El tarazonica (apunte costumbrista)
El
“tarazonica” era un tren entrañable, cotidiano, que formaba parte importante de
la vida de la ciudad y de todos los pueblos situados en la cuenca del río
Queiles. Fue el vehículo de los primeros viajes fuera de nuestro entorno de la
mayoría de los habitantes de la zona y, sobre todo para mí, que prácticamente
desde que nací iba con frecuencia a Los Fayos donde vivían mis abuelos y lugar
de nacimiento de mi padre.
Era
un tren sin aspiraciones, de trayecto corto; nacía en Tudela y moría en Tarazona,
en total unos veintidós kilómetros que tardaba en hacer unas dos horas.
Marchaba despacio, sin prisa; las horas de salida, de paso por las estaciones y
las de llegada, siempre eran aproximadas y, en ningún caso, condicionaba las
prisas del maquinista, del fogonero, ni del jefe de estación; todos ellos en
las paradas charlaban un rato mientras los mozos de estación cargaban y
descargaban mercancías de los vagones.
La
máquina era de vapor, y los vagones de madera con bancos también de listones
del mismo material, distribuidos transversalmente dándose la espalda con un
pasillo en el centro. Las ventanillas se podían abrir hasta la mitad; a mí me
gustaba siempre asomarme durante el viaje, aunque había que tener buen cuidado
de no mirar hacia la máquina, pues en la marcha despedía briznas de carbonilla
que se metían en los ojos. Yo no lo recuerdo, pero dicen que era tan lento que
los pasajeros se bajaban a por uva a las viñas y volvían a coger el tren en
marcha; de hecho era, y es todavía costumbre decir, “eres más lento que el
tarazonica“, en memoria de aquel inolvidable tren que fue el primer contacto
con el progreso de muchos tudelanos.
Los viajes que entonces hacía a Los Fayos ocupaban toda una
mañana; había que madrugar y estar por lo menos media hora antes de la salida
en la estación, (eran cosas de mi padre) para tener tiempo de coger el billete,
que no era tal billete, sino un pequeño trozo de cartón rectangular duro, en el
que en la misma taquilla habían impreso el trayecto; tenía un orificio en el
centro y el revisor daba constancia de su trabajo perforándolo con un “crac”
característico hecho con una pequeña tenacilla que llevaba en la mano.
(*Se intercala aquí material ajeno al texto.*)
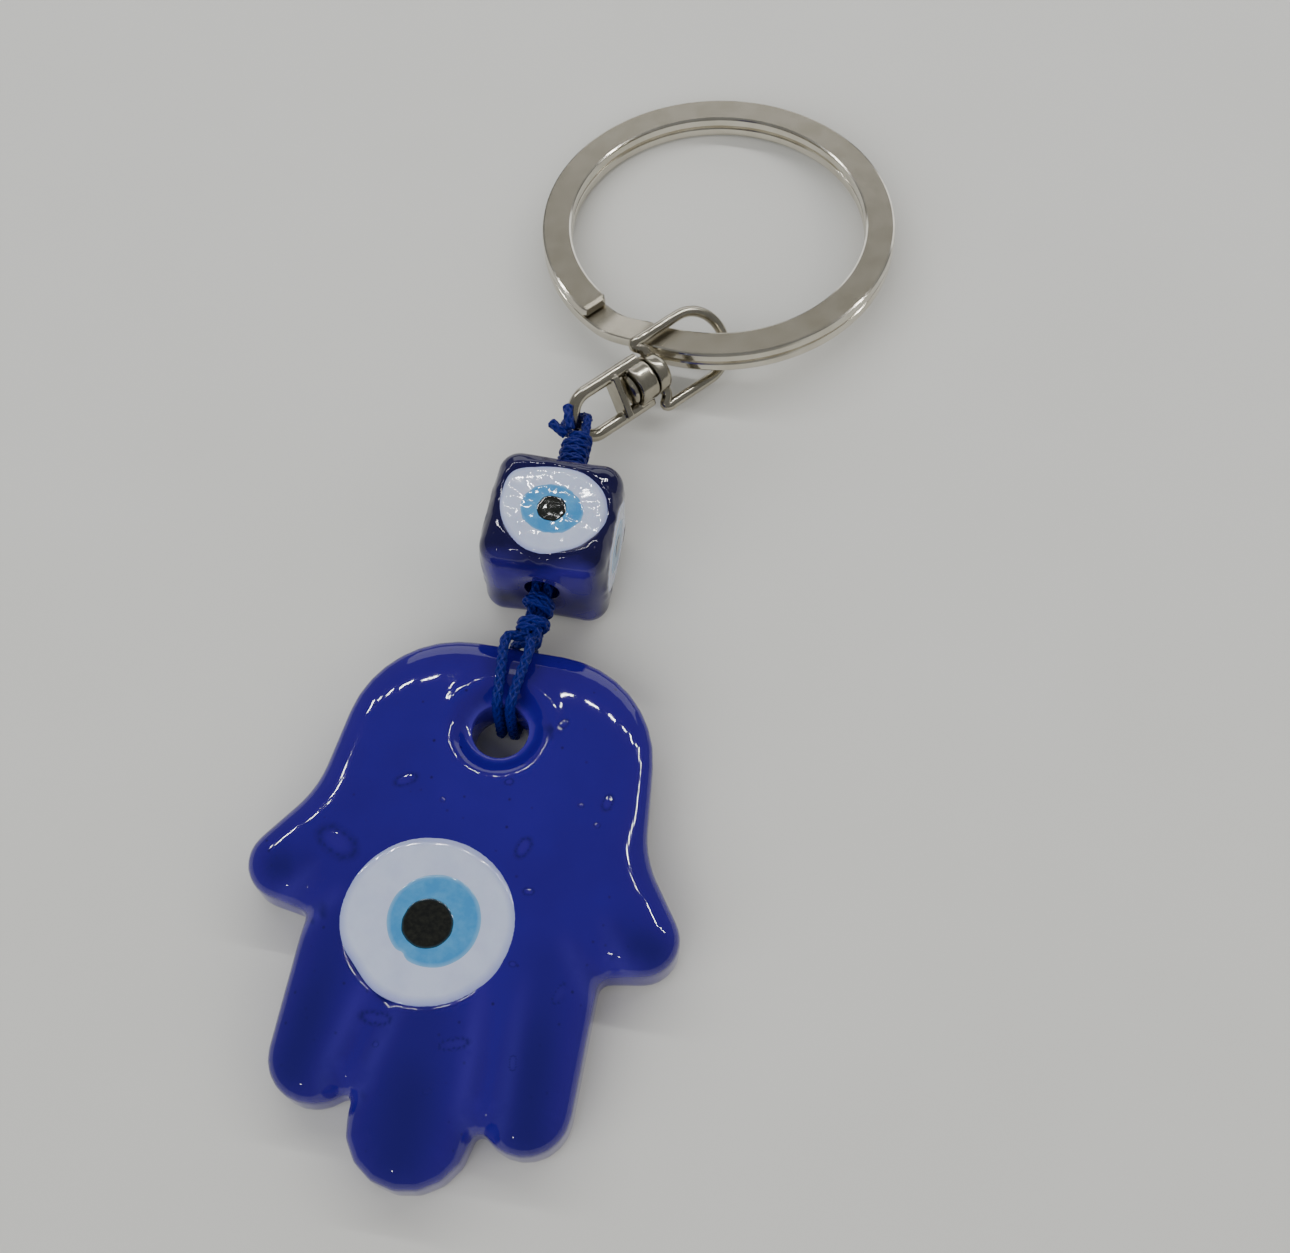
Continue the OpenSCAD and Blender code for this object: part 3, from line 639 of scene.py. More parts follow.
def makeHand():
    inward = inwardNormals(rim)
    away = holeLine - holeMiddle
    away /= np.linalg.norm(away, axis=1)[:, None]
    rings = [rim + inward * depth for depth in (0.0,) + hand["rimRings"]]
    rings += [holeLine + away * depth for depth in (0.0,) + hand["holeRings"]]
    outerCount, holeCount = len(rim), len(holeLine)
    step = hand["grid"]
    lo, hi = rim.min(0), rim.max(0)
    rows = []
    for j in range(int((hi[1] - lo[1]) / (step * 0.866)) + 1):
        x = np.arange(lo[0] + (j % 2) * step / 2, hi[0], step)
        rows.append(np.column_stack([x, np.full(len(x), lo[1] + j * step * 0.866)]))
    grid = np.vstack(rows)
    bubbles = bubbleRings()
    keep = insideOf(grid, rim) & (distanceTo(grid, rim) > hand["rimRings"][-1] + step * 0.6)
    keep &= np.linalg.norm(grid - holeMiddle, axis=1) > holeRadius + hand["holeRings"][-1] + step * 0.6
    for (x, y, a, b, angle) in hand["bubbles"]:
        keep &= np.linalg.norm(grid - np.array([x, y]), axis=1) > max(a, b) * 1.4 + 0.1
    grid = grid[keep]
    clear = insideOf(bubbles, rim) & (distanceTo(bubbles, rim) > hand["rimRings"][-1] + 0.12)
    clear &= np.linalg.norm(bubbles - holeMiddle, axis=1) > holeRadius + 1.8
    bubbles = bubbles[clear]
    # rings that would cross the middle of a finger are dropped point by point
    cleaned = []
    for i, ring in enumerate(rings):
        if 0 < i < 9:
            depth = hand["rimRings"][i - 1]
            ring = ring[distanceTo(ring, rim) > depth - 0.04]
        cleaned.append(ring)
    points = np.vstack(cleaned[:1] + cleaned[9:10] + cleaned[1:9] + cleaned[10:] + [grid, bubbles])
    edges = [(i, (i + 1) % outerCount) for i in range(outerCount)]
    edges += [(outerCount + i, outerCount + (i + 1) % holeCount) for i in range(holeCount)]
    flat, _, tris = delaunay_2d_cdt([Vector(p) for p in points], edges, [], 0, 1e-5)[:3]
    flat = np.array([(p.x, p.y) for p in flat])
    centre = np.array([flat[list(t)].mean(0) for t in tris])
    good = insideOf(centre, rim) & ~insideOf(centre, holeLine)
    tris = [t for t, g in zip(tris, good) if g]
    rimD = distanceTo(flat, rim)
    holeD = np.maximum(0, np.linalg.norm(flat - holeMiddle, axis=1) - holeRadius)
    z = frontHeight(flat, rimD, holeD, handTop)
    eyeD = np.linalg.norm(flat - eyeMiddle, axis=1)
    seat = ease((eyeD - (eyeRadius - hand["pocketInset"])) / hand["pocketSlope"])
    z = z - hand["pocketDepth"] * (1 - seat)
    b = hand["backRound"]
    edge = np.minimum(rimD, holeD)
    share = np.clip(1 - edge / b, 0, 1)
    back = b * (1 - np.sqrt(1 - share ** 2))
    n = len(flat)
    up = [(x, y, h) for (x, y), h in zip(flat, z)]
    low = [(x, y, h) for (x, y), h in zip(flat, back)]
    faces = []
    for t in tris:
        a, c, d = (flat[i] for i in t)
        left = (c[0] - a[0]) * (d[1] - a[1]) - (c[1] - a[1]) * (d[0] - a[0]) > 0
        t = tuple(t) if left else tuple(t)[::-1]
        faces += [t, tuple(i + n for i in t[::-1])]
    used = {}
    for f in faces[::2]:
        for i in range(3):
            used[(f[i], f[(i + 1) % 3])] = True
    levels = hand["wallLevels"]
    border = [(i, j) for i, j in used if (j, i) not in used]
    points3 = up + low
    wall = {}
    source = list(range(n)) * 2
    for i in sorted({k for pair in border for k in pair}):
        column = [i]
        for k in range(1, levels):
            s = k / levels
            points3.append((flat[i][0], flat[i][1], z[i] * (1 - s) + back[i] * s))
            source.append(i)
            column.append(len(points3) - 1)
        wall[i] = column + [i + n]
    for i, j in border:
        for k in range(levels):
            faces.append((wall[i][k], wall[i][k + 1], wall[j][k + 1], wall[j][k]))
    obj = newPiece("handGlass", placed(points3, handMatrix), faces, None, cobaltGlass)
    relax = obj.modifiers.new("relax", "SMOOTH")
    relax.factor, relax.iterations = 0.5, 3
    mesh = meshOf(obj)
    # the painted light and painted shade masks are stored on the mesh
    for name, values in zip(("paleToneAndPaintedLight", "thick"), handPaintedLightAndShade(flat, rimD, holeD)):
        mesh.attributes.new(name, "FLOAT", "POINT").data.foreach_set("value", values[source])
    return addPiece("handGlass", mesh, "hand", cobaltGlass, ["hand_glass"])


handPiece = makeHand()
print("hand made", len(handPiece.data.polygons))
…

En los
vagones los pasajeros iban con toda clase de equipajes: entonces era frecuente
viajar con conejos y gallinas vivos, pues eran los presentes que los que vivían
en los pueblos llevaban a sus parientes
de la ciudad, así que no era raro ir sentado y llevar al lado o debajo del
asiento, un pollo o un conejo atado por las patas, y a veces metido en una cesta
en la que habían cosido un saco para taparla y que los bichos pudieran
respirar. Otros animales que servían para presentes o para el mercado y que
solían llevar los viajeros eran, pichones, corderos, algún cerdito pequeño, e
incluso alguna cabra. Las mujeres de los pueblos la mayoría vestidas de negro
con pañuelo del mismo color en la cabeza, los hombres vestidos con traje de
pana negra, con chaleco, camisa blanca o de rayas, con tirilla, a veces faja
negra y alpargatas blancas o negras; todos cubrían la cabeza con boina que se
solían ajustar en el cogote. Era la indumentaria de día de fiesta, la de día de
trabajo era parecida pero mucho más usada, y los calcetines y las alpargatas en
los hombres eran sustituidas por los piales y las abarcas.
En
el tren iban con frecuencia una pareja de la guardia civil, que con el tren en
marcha pasaba por los vagones de pasajeros mirando y remirando a todos, no sé
si en busca de alguien, o impregnando todo de su autoridad. En aquel tiempo la
guardia civil imponía un respeto rayano en el miedo; vivíamos en un estado
policial donde además de los delitos comunes, estaban perseguidos los
discrepantes políticos. Aunque niños, en aquel momento en que pasaba la pareja
de civiles, como se les solía llamar, con su tricornio, sus grandes capas y el
mosquetón, todo el mundo guardaba silencio influidos por su presencia, y el
ambiente no volvía a recuperarse hasta minutos después de haber desaparecido
del vagón y, sobre todo, si se les veía que se apeaban en alguna de las
estaciones del trayecto. Ellos eran conscientes de su poder y, en general, se
comportaban con chulería y prepotencia. Siempre ha sido y sigue siendo igual: a
un imbécil con algo de poder se le agudiza su condición de imbécil y se muestra
con prepotencia y bravuconearía; les suele suceder a mucha gente con uniforme, o
con poder político, también en la actualidad.